Opened in December 1810, the 87-mile Kennet & Avon Canal in southern England links Reading in Berkshire to Bath and Bristol and beyond.
It has more than 11 million visits per year, including boaters, walkers, cyclists, canoeists and anglers.
The canal is also home to such creatures as water voles, otters and kingfishers and has 116 listed structures including the Caen Hill Flight of Locks in Devizes, Wiltshire.
Trade in the canal, which is cared for and maintained by British Waterways, declined as freight moved first to rail and then to road.
By 1951 end-to-end traffic was impossible as the canal fell into disrepair and neglect.

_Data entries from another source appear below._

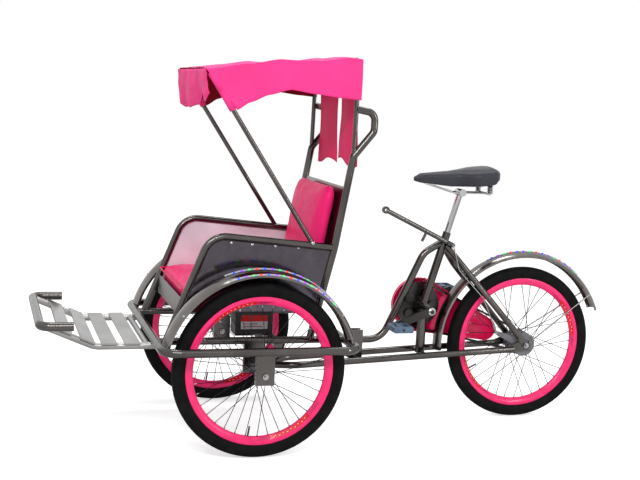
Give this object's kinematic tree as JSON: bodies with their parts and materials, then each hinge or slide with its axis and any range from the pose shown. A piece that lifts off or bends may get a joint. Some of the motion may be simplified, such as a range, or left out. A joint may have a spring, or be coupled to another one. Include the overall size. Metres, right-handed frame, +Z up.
{
  "type": "cycle rickshaw",
  "caption": "Pedal rickshaw with a canopied passenger seat between the front wheels, a slatted footboard and a pivoting cycle frame behind.",
  "frame": {"origin": "on the ground, below the middle of the whole vehicle", "axes": "+Z up, -X the way it travels, +X towards the cycle, +Y the vehicle's right, which is the drive side"},
  "size_m": [2.4282, 1.038, 1.5063],
  "materials": {
    "polished_stainless": "polished",
    "brushed_stainless": "brushed",
    "plated_steel": "zinc plated",
    "dark_steel": "oiled dark steel",
    "hub_steel": "satin",
    "grey_alloy": "cast",
    "pink_rim": "gloss painted",
    "pink_paint": "gloss",
    "tyre_rubber": "moulded",
    "seat_vinyl": "smooth vinyl",
    "canopy_cloth": "coated cloth",
    "back_panel": "plain sheet",
    "black_plastic": "moulded",
    "blue_plastic": "moulded",
    "saddle_vinyl": "smooth vinyl"
  },
  "bodies": {
    "carriage": {"base_bows": "polished_stainless", "base_rails": "polished_stainless", "seat_frame": "polished_stainless", "left_front_axle": "plated_steel", "right_front_axle": "plated_steel", "front_bumper": "polished_stainless", "footboard": "brushed_stainless", "rear_bow": "polished_stainless", "left_back_post": "polished_stainless", "right_back_post": "polished_stainless", "left_seat_side": "polished_stainless", "right_seat_side": "polished_stainless", "seat_pan": "brushed_stainless", "seat_cushion": "seat_vinyl", "back_board": "back_panel", "back_cushion": "seat_vinyl", "canopy_hoop": "polished_stainless", "canopy_cover": "canopy_cloth", "rear_curtain": "canopy_cloth", "left_front_fender": "polished_stainless", "right_front_fender": "polished_stainless", "battery": "black_plastic"},
    "cycle_frame": {"lower_frame": "polished_stainless", "upper_frame": "polished_stainless", "seat_stays": "polished_stainless", "saddle_post": "plated_steel", "saddle": "saddle_vinyl", "brake_lever": "plated_steel", "brake_rod": "plated_steel", "brake_plate": "grey_alloy", "rear_axle": "plated_steel", "rear_fender": "polished_stainless", "chain": "dark_steel", "chain_case": "pink_paint"},
    "left_front_wheel": {"left_front_tyre": "tyre_rubber", "left_front_rim": "pink_rim", "left_front_hub": "hub_steel"},
    "right_front_wheel": {"right_front_tyre": "tyre_rubber", "right_front_rim": "pink_rim", "right_front_hub": "hub_steel"},
    "rear_wheel": {"rear_tyre": "tyre_rubber", "rear_rim": "pink_rim", "rear_hub": "hub_steel"},
    "crank": {"crank_set": "dark_steel"},
    "left_pedal": {"left_pedal": "blue_plastic"},
    "right_pedal": {"right_pedal": "blue_plastic"}
  },
  "joints": [
    {"name": "steering", "type": "hinge", "parent": "carriage", "child": "cycle_frame", "pos_m": [-0.307, 0, 0.35], "axis": [0, 0, 1], "range_deg": [-30, 30]},
    {"name": "left_front_spin", "type": "hinge", "parent": "carriage", "child": "left_front_wheel", "pos_m": [-0.407, -0.41, 0.33], "axis": [0, 1, 0], "continuous": true},
    {"name": "right_front_spin", "type": "hinge", "parent": "carriage", "child": "right_front_wheel", "pos_m": [-0.407, 0.41, 0.33], "axis": [0, 1, 0], "continuous": true},
    {"name": "rear_spin", "type": "hinge", "parent": "cycle_frame", "child": "rear_wheel", "pos_m": [0.848, 0, 0.33], "axis": [0, 1, 0], "continuous": true},
    {"name": "crank_spin", "type": "hinge", "parent": "cycle_frame", "child": "crank", "pos_m": [0.393, 0, 0.486], "axis": [0, 1, 0], "continuous": true},
    {"name": "left_pedal_spin", "type": "hinge", "parent": "crank", "child": "left_pedal", "pos_m": [0.23795, -0.157, 0.42957], "axis": [0, 1, 0], "continuous": true},
    {"name": "right_pedal_spin", "type": "hinge", "parent": "crank", "child": "right_pedal", "pos_m": [0.54805, 0.157, 0.54243], "axis": [0, 1, 0], "continuous": true}
  ]
}
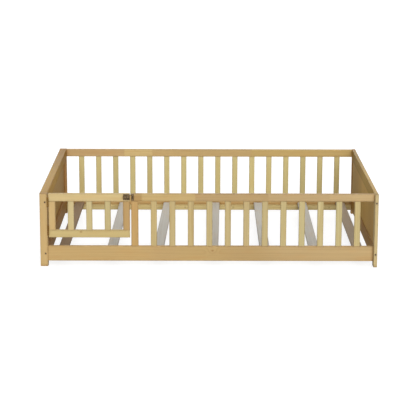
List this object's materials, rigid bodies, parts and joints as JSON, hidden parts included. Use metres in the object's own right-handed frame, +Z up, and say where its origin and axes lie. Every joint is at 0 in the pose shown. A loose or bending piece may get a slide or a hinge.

However, during the 1960s the canal was given a lifeline as a dedicated group of volunteers, now known as the Kennet & Avon Canal Trust, campaigned, raised funds and carried out physical repairs to protect the line of the canal.
In the 1990s the canal was saved through a massive restoration programme, including a 25m grant from the Heritage Lottery Fund. The restoration was completed in 2002 and since then the canal has enjoyed a renaissance.
The waterway generates 43m direct spending in the local economy and supports over 1,300 jobs in leisure and tourism. British Waterways chief executive Robin Evans said: "The canal is a beautiful waterway, a real jewel in the crown of the nation's working industrial heritage."
Mike Rodd, general manager of the Kennet & Avon Canal Trust, said: "The canal owes its current success to the dedication of a huge number of volunteers who, over the years, have tirelessly campaigned to keep the canal open and, in more recent years, helped maintain this wonderful waterway working together with British Waterways."
The Conservative MP for Devizes, Claire Perry, said: "This wonderful waterway is a brilliant asset to the towns and countryside through which it passes."